- Directed by: Frank Shields
- Written by: Frank Shields
- Produced by: Frank Shields
- Release date: 1974;
- Running time: 55 minute
- Country: Australia
- Language: English
- Budget: $7,000

= The Breaker (film) =

The Breaker is a 1974 documentary about Breaker Morant directed by Frank Shields.

==Production==
It was the first film from Frank Shields. He says he was inspired to make it after visiting Breaker Morant's grave. He was unable to get finance from the funding bodies so made it himself for $7,000. He researched it in Australia, wrote and shot it in Zimbabwe, and did the post production in London.

Shields later recalled:
I paid for the horses and cameramen with cases of beer.

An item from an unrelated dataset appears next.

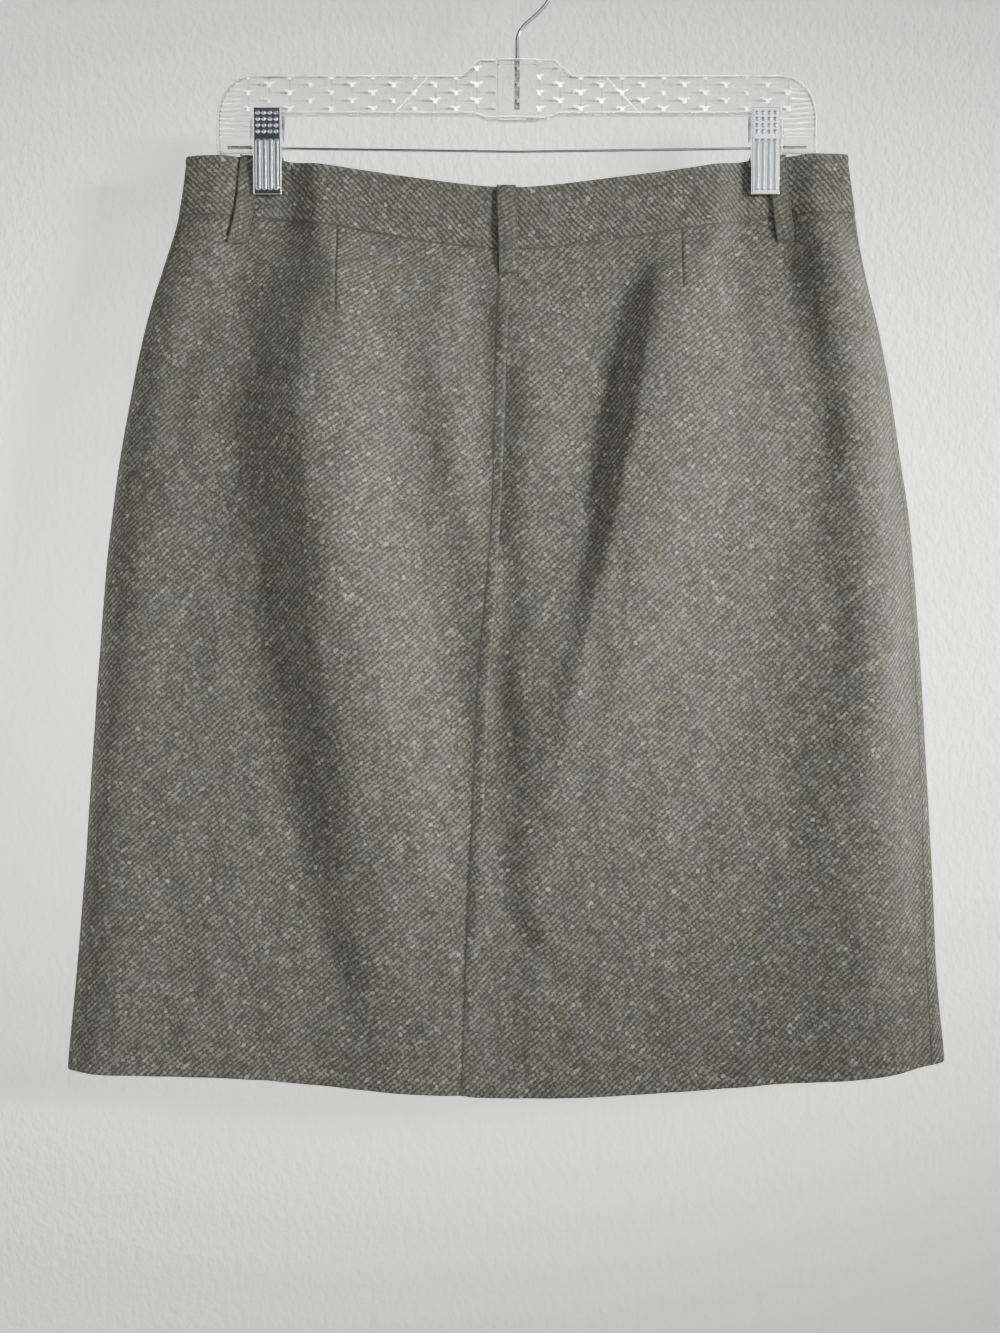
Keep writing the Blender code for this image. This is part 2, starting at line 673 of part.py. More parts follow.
def raised_forms(name):
    """Four ribs and four rows of dots on a plate's outer face, sunk a little into it."""
    shape = bmesh.new()
    for column in range(4):
        x = (column - 1.5) * RIB_PITCH
        half = RIB_WIDTH / 2
        made = box(shape, (x - half, -RAISED, RIB_BOTTOM), (x + half, SUNK, RIB_TOP))
        crown = [v for v in made if v.co.y < 0]
        centre = lean(-x, 0, -(RIB_TOP + RIB_BOTTOM) / 2)
        bmesh.ops.scale(shape, vec=RIB_CROWN, space=centre, verts=crown)
        for row in range(4):
            z = DOT_TOP - row * DOT_PITCH
            dome = bmesh.ops.create_cone(
                shape, cap_ends=True, segments=6,
                radius1=DOT_RADIUS * MM, radius2=DOT_RADIUS * DOT_CROWN * MM, depth=(RAISED + SUNK) * MM,
            )["verts"]
            place = lean(x, -(RAISED - SUNK) / 2, z) @ turn_to_front()
            bmesh.ops.transform(shape, matrix=place, verts=dome)
    mesh = bpy.data.meshes.new(name)
    shape.to_mesh(mesh)
    shape.free()
    return mesh


def lean(x, y, z):
    """A move in millimetres as a matrix."""
    return Matrix.Translation(Vector((x, y, z)) * MM)


def turn_to_front():
    """Turns +Z to -Y."""
    return Vector((0, -1, 0)).to_track_quat("Z", "Y").to_matrix().to_4x4()


def clip_plate(name, x, jaw, facing, ear_out):
    """A stamped plate that leans from the jaw to the finger end, with two ears round the wire.
    facing is -1 for the plate at the back of the skirt and 1 for the one next to the wall."""
    height = PLATE_TOP - PLATE_BOTTOM
    slope = math.atan2(PLATE_SPREAD - PLATE_WALL - jaw, height)
    shape = bmesh.new()
    half = PLATE_WIDTH / 2
    box(shape, (-half, 0, PLATE_BOTTOM), (half, PLATE_WALL, PLATE_TOP))
    mesh = bpy.data.meshes.new(name)
    shape.to_mesh(mesh)
    shape.free()
    plate = add_object(name, mesh, zinc)
    forms = helper(f"{name}_forms", raised_forms(f"{name}_forms"))
    for made in (plate, forms):
        for vertex in made.data.vertices:
            y = vertex.co.y / MM
            up = vertex.co.z / MM - PLATE_BOTTOM
            vertex.co.y = (y - jaw - PLATE_WALL - math.tan(slope) * up) * MM
            vertex.co.x += x * MM
            if facing > 0:
                vertex.co.y *= -1
        if facing > 0:
            made.data.flip_normals()
    apply_boolean(plate, forms, "UNION")
    ear_z = wire_z(x)
    deep = jaw + PLATE_WALL / 2 + math.tan(slope) * (ear_z - PLATE_BOTTOM)
    shape = bmesh.new()
    for side in (-1, 1):
        edge = side * (half - ear_out)
        low, high = sorted((edge, edge - side * PLATE_WALL))
        near, past = sorted((facing * deep, -facing * EAR_PAST_WIRE))
        box(shape, (x + low, near, ear_z - EAR_HALF), (x + high, past, ear_z + EAR_HALF))
    mesh = bpy.data.meshes.new(f"{name}_ears")
    shape.to_mesh(mesh)
    shape.free()
    apply_boolean(plate, helper(f"{name}_ears", mesh), "UNION")
    start = (x - half - 2, 0, wire_z(x - half))
    end = (x + half + 2, 0, wire_z(x + half))
    hole = helper(f"{name}_hole", cylinder(f"{name}_hole", WIRE_RADIUS + GAP, start, end, 12))
    apply_boolean(plate, hole, "DIFFERENCE")


def clip_spring(name, x):
    """A short coil round the wire, as a turned sleeve."""
    inner = WIRE_RADIUS + GAP
    half = SPRING_HALF
    profile = [(SPRING_RADIUS, half), (SPRING_RADIUS, -half), (inner, -half), (inner, half)]
    mesh = bpy.data.meshes.new(name)
    mesh.from_pydata([(r * MM, 0, z * MM) for r, z in profile], [(0, 1), (1, 2), (2, 3), (3, 0)], [])
    made = add_object(name, mesh, steel)
    screw = made.modifiers.new("turn", "SCREW")
    screw.steps = 12
    screw.render_steps = 12
    screw.use_merge_vertices = True
    screw.merge_threshold = 0.00001
    made.rotation_euler = (0, math.pi / 2, 0)
    made.location = Vector((x, 0, wire_z(x))) * MM


back_left()
back_right()
front()
waistband()
belt_loops()
hanger()
hook()
hanger_wire()
for clip in CLIPS:
    clip_plate(f"{clip['name']}_front", clip["x"], FRONT_JAW, -1, 0.0)
    clip_plate(f"{clip['name']}_rear", clip["x"], REAR_JAW, 1, PLATE_WALL + GAP)
    clip_spring(f"{clip['name']}_spring", clip["x"])
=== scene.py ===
# A wool twill pencil skirt on a clear clip hanger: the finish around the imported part.
# Sizes are millimetres in the part's own frame: origin at the inner top of the hook, +Z up,
# the skirt's back towards -Y. They become metres where a mesh is made.

import math

import bpy
import numpy as np
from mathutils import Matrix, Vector


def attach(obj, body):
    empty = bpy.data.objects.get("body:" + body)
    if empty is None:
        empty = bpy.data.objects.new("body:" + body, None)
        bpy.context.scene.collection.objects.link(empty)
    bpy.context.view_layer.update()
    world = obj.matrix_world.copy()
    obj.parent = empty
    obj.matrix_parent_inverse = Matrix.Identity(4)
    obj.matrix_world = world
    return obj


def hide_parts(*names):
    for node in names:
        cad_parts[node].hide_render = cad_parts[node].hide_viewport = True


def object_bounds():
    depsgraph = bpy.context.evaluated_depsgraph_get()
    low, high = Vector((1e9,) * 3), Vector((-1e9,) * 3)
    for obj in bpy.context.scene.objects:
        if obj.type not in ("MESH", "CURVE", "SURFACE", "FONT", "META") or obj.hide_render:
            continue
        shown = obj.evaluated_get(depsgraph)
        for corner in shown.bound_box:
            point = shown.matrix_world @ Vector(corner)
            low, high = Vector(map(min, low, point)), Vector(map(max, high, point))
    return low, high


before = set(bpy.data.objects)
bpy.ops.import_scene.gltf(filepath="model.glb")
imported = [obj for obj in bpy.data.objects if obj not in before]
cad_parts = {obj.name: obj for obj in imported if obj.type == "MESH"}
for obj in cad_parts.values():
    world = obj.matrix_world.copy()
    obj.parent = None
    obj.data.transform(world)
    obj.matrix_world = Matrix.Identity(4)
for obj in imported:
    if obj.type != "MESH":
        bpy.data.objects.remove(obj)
cadBox = [[float(value) for value in corner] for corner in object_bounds()]

mm = 0.001
layerGap = 0.3
sewnGap = 0.05
print("frame loaded")

# camera: level, square to the wall, at arm's length
shot = dict(x=-10.1, z=-425.9, distance=900.0, lens=41.0, sensor=36.0)


def placeCamera():
    # level, at its distance in front of the hanger, looking along +Y
    lens = bpy.data.cameras.new("camera")
    lens.sensor_width = shot["sensor"]
    lens.lens = shot["lens"]
    camera = bpy.data.objects.new("camera", lens)
    camera.location = (shot["x"] * mm, -shot["distance"] * mm, shot["z"] * mm)
    camera.rotation_euler = (math.pi / 2, 0.0, 0.0)
    bpy.context.scene.collection.objects.link(camera)
    bpy.context.scene.camera = camera


placeCamera()

# ---- node helpers: each adds one node and gives back its output ----


class NodeValue:
    # a node's output; each +, -, * or / with it adds one Math node
    def __init__(self, tree, socket):
        self.tree = tree
        self.socket = socket

    def __add__(self, other):
        return calc(self.tree, "ADD", self, other)

    def __sub__(self, other):
        return calc(self.tree, "SUBTRACT", self, other)

    def __rsub__(self, other):
        return calc(self.tree, "SUBTRACT", other, self)

    def __mul__(self, other):
        return calc(self.tree, "MULTIPLY", self, other)

    def __truediv__(self, other):
        return calc(self.tree, "DIVIDE", self, other)


def join(tree, value, socket):
    # an output is linked, a number or a colour is set
    if isinstance(value, NodeValue):
        tree.links.new(value.socket, socket)
    elif isinstance(value, tuple) and len(value) == 3 and socket.type == "RGBA":
        socket.default_value = (*value, 1.0)
    else:
        socket.default_value = value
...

I didn’t know how to work a camera; they taught me how to make a film so it was like my film school... What holds the doco together is the story. It’s like a Greek tragedy – Morant was like the Ned Kelly and the Fletcher Christian; at one point he crossed a line that he could never come back from. At the end of the day it all comes down to story.

==Reception==
The film won the Greater Union Awards for best documentary at the 1975 Sydney Film Festival. It aired on the ABC in 1975.

Shields wrote a book based on the documentary, In Search of Breaker Morant: Balladist and Bushveldt Carbineer, which was published in 1979.